__Supplied entries__.
^^^^
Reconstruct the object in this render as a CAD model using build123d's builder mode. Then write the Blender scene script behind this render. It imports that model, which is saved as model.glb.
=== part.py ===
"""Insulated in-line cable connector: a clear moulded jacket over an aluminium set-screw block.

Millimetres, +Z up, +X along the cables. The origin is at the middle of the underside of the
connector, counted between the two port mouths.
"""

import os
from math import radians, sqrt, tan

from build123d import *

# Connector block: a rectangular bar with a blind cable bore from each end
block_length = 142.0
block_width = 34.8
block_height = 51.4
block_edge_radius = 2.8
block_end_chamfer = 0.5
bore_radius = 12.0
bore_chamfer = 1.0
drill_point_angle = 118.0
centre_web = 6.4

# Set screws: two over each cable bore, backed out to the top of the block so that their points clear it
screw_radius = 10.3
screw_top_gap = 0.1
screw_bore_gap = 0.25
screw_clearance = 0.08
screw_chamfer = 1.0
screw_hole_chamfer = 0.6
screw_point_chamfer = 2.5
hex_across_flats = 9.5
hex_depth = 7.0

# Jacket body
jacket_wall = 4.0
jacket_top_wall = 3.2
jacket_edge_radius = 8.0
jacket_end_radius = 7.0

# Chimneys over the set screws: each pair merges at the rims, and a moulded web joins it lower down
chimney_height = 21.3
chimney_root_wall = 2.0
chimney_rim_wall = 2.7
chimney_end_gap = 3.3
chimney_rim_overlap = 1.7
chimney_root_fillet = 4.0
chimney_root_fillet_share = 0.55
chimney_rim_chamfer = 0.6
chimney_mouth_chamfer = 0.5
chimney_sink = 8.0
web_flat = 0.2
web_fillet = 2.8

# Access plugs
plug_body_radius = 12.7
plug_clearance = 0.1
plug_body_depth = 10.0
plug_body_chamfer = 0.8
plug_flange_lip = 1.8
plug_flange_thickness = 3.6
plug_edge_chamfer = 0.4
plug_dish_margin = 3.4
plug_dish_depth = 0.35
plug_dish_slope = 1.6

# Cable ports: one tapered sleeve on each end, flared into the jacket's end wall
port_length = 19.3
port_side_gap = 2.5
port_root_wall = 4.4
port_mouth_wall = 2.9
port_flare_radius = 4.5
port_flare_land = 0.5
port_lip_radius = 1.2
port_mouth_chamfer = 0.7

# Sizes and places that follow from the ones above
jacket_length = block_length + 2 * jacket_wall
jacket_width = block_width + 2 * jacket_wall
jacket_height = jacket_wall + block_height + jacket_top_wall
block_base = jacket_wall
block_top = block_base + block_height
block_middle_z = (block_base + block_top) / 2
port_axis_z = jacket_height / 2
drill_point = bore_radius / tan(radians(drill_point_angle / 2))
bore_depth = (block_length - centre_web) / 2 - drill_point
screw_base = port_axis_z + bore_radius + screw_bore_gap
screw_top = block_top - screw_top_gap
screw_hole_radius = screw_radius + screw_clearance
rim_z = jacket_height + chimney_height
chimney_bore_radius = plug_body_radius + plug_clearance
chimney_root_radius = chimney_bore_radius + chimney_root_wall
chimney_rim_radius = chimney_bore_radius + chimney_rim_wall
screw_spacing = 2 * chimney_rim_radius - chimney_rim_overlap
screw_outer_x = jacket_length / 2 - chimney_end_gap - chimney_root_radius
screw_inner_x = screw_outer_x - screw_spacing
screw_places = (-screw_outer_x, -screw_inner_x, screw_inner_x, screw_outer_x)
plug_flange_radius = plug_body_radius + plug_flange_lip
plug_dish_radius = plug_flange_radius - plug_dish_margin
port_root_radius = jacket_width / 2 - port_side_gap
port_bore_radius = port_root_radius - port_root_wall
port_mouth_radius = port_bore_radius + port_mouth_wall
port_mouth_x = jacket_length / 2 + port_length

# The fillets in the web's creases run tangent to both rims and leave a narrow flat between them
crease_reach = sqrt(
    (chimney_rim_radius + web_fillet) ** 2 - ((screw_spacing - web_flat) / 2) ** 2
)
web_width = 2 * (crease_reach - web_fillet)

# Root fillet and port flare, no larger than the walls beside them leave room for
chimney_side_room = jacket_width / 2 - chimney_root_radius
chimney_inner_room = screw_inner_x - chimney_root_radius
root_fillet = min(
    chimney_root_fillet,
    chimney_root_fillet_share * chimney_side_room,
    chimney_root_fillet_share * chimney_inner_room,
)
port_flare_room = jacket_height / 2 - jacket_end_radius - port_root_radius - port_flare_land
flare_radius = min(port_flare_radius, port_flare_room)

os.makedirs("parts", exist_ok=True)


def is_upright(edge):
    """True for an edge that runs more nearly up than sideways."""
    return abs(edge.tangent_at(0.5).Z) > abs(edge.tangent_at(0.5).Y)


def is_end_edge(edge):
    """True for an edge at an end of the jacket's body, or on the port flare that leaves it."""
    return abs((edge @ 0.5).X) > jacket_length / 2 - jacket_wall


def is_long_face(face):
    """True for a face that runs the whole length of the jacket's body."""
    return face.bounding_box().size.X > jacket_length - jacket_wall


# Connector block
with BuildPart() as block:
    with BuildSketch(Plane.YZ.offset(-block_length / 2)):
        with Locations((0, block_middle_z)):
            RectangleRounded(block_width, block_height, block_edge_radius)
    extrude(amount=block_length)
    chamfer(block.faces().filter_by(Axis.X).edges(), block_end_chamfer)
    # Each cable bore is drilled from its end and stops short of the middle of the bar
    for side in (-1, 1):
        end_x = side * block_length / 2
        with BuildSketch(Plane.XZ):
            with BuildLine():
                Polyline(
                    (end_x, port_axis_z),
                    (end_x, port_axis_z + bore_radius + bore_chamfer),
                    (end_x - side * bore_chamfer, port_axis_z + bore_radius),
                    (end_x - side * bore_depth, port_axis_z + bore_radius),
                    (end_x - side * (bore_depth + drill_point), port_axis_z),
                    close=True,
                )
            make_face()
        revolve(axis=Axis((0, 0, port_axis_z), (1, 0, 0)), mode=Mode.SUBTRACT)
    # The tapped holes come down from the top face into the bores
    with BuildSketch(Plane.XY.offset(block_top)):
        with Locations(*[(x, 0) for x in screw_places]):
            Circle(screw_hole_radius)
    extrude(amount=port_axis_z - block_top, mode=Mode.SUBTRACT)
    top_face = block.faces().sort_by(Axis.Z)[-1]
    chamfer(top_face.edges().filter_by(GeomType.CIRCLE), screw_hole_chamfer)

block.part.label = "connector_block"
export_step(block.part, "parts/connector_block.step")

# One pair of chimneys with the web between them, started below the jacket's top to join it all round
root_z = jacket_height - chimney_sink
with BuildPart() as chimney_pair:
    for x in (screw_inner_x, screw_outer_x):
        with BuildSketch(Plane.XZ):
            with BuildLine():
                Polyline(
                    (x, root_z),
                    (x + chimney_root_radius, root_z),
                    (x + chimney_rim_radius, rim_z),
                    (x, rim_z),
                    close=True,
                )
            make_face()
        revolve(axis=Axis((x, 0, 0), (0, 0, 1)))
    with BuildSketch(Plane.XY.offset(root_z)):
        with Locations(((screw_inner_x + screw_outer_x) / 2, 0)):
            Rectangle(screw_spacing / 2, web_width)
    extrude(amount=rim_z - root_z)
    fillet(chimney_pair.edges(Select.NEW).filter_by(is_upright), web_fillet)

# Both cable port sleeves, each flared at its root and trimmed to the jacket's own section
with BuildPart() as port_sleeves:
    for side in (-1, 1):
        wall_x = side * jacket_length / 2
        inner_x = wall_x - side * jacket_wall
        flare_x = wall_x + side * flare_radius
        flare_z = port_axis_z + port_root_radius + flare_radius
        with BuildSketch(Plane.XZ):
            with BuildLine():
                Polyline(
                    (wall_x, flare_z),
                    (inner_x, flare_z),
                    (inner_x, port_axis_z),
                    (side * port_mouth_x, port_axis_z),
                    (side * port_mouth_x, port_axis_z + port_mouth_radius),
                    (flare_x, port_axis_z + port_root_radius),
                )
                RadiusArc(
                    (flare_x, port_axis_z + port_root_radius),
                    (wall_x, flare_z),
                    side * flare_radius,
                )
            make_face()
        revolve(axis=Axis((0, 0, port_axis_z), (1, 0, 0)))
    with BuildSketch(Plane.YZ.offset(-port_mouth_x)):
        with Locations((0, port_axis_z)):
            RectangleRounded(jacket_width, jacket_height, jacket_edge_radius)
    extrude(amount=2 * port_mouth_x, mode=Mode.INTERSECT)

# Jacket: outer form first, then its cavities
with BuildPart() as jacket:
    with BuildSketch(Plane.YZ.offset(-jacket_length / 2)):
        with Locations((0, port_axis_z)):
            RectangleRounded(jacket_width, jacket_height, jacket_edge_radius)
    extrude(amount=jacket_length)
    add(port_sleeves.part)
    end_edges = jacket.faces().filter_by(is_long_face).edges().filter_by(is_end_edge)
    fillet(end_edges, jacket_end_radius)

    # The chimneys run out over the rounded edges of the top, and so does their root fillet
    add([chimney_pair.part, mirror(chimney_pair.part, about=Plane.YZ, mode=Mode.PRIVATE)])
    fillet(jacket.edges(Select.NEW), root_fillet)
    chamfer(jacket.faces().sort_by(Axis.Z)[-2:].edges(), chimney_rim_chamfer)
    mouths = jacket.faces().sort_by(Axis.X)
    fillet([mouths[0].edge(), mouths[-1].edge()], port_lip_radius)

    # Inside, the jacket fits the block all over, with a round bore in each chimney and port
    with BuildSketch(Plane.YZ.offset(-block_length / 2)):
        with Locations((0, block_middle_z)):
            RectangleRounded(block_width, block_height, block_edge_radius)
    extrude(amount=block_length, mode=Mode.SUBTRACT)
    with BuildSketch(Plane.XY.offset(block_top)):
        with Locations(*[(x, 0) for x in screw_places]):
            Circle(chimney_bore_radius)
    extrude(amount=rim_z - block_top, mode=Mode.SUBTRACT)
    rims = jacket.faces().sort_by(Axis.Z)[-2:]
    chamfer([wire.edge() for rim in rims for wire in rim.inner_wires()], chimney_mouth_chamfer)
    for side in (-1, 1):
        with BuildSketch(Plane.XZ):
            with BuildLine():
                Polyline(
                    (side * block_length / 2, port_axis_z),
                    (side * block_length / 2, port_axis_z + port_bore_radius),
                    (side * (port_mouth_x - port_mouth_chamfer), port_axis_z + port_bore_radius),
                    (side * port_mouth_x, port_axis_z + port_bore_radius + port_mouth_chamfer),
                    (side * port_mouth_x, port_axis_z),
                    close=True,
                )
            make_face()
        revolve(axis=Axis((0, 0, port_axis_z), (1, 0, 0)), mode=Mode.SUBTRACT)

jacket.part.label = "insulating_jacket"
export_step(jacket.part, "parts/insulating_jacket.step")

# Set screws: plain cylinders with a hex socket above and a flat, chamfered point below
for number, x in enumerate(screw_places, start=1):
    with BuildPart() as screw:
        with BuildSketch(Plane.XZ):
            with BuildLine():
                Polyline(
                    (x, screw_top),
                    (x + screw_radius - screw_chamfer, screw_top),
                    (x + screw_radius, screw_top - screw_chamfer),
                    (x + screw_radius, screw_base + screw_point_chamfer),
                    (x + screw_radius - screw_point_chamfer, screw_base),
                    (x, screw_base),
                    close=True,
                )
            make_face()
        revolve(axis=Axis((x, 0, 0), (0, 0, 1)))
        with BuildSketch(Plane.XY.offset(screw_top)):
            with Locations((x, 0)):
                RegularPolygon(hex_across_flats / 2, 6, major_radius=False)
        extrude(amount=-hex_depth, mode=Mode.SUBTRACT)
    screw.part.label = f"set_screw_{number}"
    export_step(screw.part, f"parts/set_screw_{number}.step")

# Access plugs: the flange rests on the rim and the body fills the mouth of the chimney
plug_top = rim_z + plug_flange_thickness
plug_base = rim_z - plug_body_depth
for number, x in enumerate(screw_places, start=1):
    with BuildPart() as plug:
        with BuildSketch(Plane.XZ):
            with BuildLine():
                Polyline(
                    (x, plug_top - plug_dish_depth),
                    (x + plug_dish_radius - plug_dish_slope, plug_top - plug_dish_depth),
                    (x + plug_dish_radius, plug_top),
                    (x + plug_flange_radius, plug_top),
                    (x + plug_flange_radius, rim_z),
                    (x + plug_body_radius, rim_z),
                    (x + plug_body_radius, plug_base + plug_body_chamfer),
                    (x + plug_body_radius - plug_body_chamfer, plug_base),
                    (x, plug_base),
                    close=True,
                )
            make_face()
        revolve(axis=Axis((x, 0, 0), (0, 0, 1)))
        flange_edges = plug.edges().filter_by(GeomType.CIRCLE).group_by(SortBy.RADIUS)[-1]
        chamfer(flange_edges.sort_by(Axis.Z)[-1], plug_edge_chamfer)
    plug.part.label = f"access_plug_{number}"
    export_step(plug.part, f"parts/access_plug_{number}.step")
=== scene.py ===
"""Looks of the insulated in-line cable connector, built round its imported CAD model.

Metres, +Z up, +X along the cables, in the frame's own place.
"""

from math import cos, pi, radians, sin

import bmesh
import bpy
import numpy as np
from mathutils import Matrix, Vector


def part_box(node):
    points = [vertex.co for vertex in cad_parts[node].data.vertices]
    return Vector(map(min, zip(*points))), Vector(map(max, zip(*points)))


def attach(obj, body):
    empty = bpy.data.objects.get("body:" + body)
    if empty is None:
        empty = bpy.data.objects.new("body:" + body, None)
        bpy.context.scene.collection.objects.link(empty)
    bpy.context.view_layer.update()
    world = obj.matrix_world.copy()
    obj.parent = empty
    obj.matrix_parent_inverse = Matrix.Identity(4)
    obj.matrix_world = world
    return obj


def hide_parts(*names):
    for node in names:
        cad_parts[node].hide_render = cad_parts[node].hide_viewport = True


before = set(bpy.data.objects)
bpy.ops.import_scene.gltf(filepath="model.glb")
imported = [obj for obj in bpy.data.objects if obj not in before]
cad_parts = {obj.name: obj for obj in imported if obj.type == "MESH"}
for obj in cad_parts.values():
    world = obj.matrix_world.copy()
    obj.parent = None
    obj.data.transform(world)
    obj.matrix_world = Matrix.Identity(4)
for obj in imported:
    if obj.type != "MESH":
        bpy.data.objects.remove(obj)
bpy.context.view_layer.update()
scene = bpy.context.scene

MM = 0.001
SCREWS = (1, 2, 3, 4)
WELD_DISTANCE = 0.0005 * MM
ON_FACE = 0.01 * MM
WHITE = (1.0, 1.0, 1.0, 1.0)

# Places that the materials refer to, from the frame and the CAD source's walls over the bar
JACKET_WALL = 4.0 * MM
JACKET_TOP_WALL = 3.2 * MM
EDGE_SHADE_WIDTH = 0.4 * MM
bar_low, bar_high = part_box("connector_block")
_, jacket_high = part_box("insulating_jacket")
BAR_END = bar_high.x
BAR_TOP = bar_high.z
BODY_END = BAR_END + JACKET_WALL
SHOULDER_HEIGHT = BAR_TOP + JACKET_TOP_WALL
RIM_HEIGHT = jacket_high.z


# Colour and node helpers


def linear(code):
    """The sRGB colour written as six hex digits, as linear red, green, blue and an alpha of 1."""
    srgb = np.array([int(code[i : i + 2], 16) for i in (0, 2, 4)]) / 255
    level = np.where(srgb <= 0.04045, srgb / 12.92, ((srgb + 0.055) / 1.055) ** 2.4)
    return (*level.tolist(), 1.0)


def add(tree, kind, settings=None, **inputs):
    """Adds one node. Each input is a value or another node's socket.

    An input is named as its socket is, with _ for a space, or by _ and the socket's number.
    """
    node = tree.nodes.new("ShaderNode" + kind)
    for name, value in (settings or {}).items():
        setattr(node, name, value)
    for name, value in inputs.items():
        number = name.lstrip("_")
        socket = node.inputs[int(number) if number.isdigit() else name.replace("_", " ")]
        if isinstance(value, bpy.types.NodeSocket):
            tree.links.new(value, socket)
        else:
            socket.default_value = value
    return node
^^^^
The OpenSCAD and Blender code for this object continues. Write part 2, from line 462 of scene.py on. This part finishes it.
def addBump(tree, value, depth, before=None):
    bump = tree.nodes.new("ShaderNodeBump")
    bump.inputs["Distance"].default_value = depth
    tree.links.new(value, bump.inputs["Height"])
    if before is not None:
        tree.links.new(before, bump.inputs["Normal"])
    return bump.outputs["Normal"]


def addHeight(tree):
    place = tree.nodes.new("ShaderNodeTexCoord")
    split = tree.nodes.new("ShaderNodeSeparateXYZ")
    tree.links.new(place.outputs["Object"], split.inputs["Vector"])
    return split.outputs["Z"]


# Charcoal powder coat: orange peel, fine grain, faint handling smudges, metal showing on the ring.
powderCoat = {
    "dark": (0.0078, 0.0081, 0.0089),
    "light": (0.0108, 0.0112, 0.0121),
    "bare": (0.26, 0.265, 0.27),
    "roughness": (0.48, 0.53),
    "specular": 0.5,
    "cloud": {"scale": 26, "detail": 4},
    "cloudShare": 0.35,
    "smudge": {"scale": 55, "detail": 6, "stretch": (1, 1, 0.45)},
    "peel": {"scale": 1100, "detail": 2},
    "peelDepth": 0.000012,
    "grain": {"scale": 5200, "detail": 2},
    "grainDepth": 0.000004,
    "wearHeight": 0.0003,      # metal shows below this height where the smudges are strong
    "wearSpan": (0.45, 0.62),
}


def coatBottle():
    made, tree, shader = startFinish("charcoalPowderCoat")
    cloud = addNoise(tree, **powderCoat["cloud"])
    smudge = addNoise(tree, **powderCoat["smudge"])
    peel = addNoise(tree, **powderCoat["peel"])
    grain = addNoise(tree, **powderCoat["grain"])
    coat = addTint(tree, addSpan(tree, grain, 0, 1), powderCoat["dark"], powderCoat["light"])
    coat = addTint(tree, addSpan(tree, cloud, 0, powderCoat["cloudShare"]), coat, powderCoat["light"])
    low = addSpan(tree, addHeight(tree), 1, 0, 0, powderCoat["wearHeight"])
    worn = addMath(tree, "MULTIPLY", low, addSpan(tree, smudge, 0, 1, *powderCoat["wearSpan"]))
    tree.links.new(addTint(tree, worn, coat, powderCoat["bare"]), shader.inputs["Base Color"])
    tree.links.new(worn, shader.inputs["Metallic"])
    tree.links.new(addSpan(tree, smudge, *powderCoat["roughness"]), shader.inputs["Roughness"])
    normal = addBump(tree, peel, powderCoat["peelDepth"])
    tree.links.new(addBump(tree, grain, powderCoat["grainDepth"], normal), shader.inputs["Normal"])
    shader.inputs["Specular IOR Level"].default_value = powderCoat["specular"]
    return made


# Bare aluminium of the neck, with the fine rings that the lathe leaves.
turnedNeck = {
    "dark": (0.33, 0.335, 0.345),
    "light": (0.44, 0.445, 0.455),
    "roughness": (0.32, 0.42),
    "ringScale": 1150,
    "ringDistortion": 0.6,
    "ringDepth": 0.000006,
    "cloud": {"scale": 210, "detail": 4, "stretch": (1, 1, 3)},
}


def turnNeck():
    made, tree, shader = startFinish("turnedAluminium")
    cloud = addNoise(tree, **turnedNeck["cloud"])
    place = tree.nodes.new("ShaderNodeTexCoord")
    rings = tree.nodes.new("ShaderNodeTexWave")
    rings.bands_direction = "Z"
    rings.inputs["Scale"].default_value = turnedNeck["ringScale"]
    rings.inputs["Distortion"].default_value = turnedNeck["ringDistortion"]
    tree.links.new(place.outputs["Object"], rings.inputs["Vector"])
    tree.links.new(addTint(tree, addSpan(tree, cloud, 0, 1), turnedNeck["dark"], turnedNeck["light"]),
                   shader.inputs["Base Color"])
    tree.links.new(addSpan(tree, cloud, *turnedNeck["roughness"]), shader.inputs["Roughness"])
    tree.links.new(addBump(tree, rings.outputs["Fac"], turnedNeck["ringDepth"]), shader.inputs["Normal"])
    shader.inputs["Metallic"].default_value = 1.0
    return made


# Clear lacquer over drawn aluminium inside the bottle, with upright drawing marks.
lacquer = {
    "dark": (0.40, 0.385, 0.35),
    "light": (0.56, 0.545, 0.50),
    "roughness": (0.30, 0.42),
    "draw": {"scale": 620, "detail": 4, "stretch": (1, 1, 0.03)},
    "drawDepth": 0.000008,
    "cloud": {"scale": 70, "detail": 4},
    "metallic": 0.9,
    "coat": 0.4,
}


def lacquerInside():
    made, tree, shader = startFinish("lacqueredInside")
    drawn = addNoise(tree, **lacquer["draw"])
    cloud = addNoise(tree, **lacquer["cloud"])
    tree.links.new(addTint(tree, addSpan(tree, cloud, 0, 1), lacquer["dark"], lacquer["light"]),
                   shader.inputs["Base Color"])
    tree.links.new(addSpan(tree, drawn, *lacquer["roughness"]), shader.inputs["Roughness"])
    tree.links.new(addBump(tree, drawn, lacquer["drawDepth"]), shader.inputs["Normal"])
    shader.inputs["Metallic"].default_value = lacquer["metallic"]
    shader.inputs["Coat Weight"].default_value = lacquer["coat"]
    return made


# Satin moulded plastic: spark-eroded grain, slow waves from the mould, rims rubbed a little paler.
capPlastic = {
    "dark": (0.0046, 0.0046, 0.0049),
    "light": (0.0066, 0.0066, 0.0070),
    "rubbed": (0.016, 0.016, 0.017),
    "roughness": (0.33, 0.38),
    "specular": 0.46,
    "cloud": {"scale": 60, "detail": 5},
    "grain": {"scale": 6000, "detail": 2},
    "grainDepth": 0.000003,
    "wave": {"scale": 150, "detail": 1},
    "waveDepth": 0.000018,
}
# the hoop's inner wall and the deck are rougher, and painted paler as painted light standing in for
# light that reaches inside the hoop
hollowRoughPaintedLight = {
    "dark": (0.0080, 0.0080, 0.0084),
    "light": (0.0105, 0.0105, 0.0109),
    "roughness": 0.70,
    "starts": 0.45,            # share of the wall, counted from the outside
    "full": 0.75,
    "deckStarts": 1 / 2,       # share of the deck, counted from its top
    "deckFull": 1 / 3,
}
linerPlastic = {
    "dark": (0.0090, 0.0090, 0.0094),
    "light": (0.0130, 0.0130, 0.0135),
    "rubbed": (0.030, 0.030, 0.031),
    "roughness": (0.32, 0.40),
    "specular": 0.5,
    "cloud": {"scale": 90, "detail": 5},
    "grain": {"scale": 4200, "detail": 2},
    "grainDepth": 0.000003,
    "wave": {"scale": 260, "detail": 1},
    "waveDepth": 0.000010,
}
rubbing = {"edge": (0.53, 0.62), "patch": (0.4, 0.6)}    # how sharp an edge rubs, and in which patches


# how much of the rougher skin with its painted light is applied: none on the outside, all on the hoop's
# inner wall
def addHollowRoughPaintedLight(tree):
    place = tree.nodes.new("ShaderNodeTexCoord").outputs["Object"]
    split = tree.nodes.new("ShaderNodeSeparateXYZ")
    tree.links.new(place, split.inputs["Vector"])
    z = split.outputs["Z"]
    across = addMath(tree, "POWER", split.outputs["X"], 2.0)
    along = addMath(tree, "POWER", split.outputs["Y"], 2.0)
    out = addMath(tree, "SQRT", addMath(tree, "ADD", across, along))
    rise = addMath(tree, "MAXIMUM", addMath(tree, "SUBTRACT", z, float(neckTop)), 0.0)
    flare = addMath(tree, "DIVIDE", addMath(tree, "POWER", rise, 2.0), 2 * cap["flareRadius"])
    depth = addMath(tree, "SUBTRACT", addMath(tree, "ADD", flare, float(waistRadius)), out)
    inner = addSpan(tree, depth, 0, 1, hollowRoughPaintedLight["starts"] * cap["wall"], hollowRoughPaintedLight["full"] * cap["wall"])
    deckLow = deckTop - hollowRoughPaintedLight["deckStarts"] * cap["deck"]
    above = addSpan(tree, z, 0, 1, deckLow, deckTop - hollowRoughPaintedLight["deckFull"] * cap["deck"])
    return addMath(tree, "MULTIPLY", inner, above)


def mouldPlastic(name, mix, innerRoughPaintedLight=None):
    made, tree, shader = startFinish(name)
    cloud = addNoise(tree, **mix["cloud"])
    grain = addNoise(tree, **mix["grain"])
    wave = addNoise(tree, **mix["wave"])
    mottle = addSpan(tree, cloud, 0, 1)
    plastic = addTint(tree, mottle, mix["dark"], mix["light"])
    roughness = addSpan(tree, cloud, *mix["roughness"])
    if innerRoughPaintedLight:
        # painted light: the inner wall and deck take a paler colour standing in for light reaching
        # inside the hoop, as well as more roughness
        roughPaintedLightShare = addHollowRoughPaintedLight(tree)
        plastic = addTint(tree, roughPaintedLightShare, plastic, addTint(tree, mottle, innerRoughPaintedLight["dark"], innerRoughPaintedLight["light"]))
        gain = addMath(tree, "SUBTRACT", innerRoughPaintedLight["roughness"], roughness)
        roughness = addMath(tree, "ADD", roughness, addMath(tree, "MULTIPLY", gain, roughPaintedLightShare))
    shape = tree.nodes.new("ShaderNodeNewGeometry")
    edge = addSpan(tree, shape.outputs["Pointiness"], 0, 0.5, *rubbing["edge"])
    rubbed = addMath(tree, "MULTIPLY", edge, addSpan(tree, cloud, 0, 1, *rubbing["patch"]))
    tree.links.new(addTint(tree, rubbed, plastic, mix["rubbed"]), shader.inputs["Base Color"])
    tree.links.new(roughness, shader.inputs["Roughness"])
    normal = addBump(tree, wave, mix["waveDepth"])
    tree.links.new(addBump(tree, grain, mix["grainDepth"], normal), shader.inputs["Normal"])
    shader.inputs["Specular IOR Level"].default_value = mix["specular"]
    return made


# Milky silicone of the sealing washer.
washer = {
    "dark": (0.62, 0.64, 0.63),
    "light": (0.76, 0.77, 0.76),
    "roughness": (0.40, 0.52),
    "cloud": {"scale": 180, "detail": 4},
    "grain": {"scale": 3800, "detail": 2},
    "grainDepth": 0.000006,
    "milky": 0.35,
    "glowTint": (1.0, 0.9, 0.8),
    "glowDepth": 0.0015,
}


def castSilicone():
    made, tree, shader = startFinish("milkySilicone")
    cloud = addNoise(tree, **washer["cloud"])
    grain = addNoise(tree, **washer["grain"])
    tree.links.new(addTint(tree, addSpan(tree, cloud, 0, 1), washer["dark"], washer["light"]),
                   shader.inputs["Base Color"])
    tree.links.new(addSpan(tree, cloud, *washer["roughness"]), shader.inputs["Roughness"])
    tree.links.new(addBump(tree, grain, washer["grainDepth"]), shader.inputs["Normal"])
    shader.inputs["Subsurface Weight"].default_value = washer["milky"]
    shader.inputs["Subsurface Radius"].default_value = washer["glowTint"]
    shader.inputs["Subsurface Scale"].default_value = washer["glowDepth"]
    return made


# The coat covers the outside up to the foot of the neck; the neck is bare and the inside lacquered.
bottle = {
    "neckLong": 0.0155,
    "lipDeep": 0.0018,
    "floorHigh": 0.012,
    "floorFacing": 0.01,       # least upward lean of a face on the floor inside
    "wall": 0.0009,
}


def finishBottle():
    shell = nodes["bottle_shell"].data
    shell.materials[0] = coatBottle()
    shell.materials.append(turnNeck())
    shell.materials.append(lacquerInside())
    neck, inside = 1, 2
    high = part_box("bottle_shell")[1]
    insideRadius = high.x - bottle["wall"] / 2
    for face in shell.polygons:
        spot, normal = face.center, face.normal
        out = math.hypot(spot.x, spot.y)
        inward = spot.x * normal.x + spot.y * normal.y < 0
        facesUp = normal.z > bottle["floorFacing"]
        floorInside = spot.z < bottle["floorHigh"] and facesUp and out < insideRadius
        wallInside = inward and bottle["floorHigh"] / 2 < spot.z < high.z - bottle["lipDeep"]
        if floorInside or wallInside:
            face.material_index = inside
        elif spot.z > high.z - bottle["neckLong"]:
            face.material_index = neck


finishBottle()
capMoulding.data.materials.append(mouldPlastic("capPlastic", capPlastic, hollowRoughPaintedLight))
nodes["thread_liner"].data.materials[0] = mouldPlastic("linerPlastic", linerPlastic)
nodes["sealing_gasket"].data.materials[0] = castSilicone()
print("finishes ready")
^^^^
Begin at the line that has "# Access plugs: the", stop after the line that has "for node in", and repeat exactly those lines, nothing more.

# Access plugs: the flange rests on the rim and the body fills the mouth of the chimney
plug_top = rim_z + plug_flange_thickness
plug_base = rim_z - plug_body_depth
for number, x in enumerate(screw_places, start=1):
    with BuildPart() as plug:
        with BuildSketch(Plane.XZ):
            with BuildLine():
                Polyline(
                    (x, plug_top - plug_dish_depth),
                    (x + plug_dish_radius - plug_dish_slope, plug_top - plug_dish_depth),
                    (x + plug_dish_radius, plug_top),
                    (x + plug_flange_radius, plug_top),
                    (x + plug_flange_radius, rim_z),
                    (x + plug_body_radius, rim_z),
                    (x + plug_body_radius, plug_base + plug_body_chamfer),
                    (x + plug_body_radius - plug_body_chamfer, plug_base),
                    (x, plug_base),
                    close=True,
                )
            make_face()
        revolve(axis=Axis((x, 0, 0), (0, 0, 1)))
        flange_edges = plug.edges().filter_by(GeomType.CIRCLE).group_by(SortBy.RADIUS)[-1]
        chamfer(flange_edges.sort_by(Axis.Z)[-1], plug_edge_chamfer)
    plug.part.label = f"access_plug_{number}"
    export_step(plug.part, f"parts/access_plug_{number}.step")
=== scene.py ===
"""Looks of the insulated in-line cable connector, built round its imported CAD model.

Metres, +Z up, +X along the cables, in the frame's own place.
"""

from math import cos, pi, radians, sin

import bmesh
import bpy
import numpy as np
from mathutils import Matrix, Vector


def part_box(node):
    points = [vertex.co for vertex in cad_parts[node].data.vertices]
    return Vector(map(min, zip(*points))), Vector(map(max, zip(*points)))


def attach(obj, body):
    empty = bpy.data.objects.get("body:" + body)
    if empty is None:
        empty = bpy.data.objects.new("body:" + body, None)
        bpy.context.scene.collection.objects.link(empty)
    bpy.context.view_layer.update()
    world = obj.matrix_world.copy()
    obj.parent = empty
    obj.matrix_parent_inverse = Matrix.Identity(4)
    obj.matrix_world = world
    return obj


def hide_parts(*names):
    for node in names:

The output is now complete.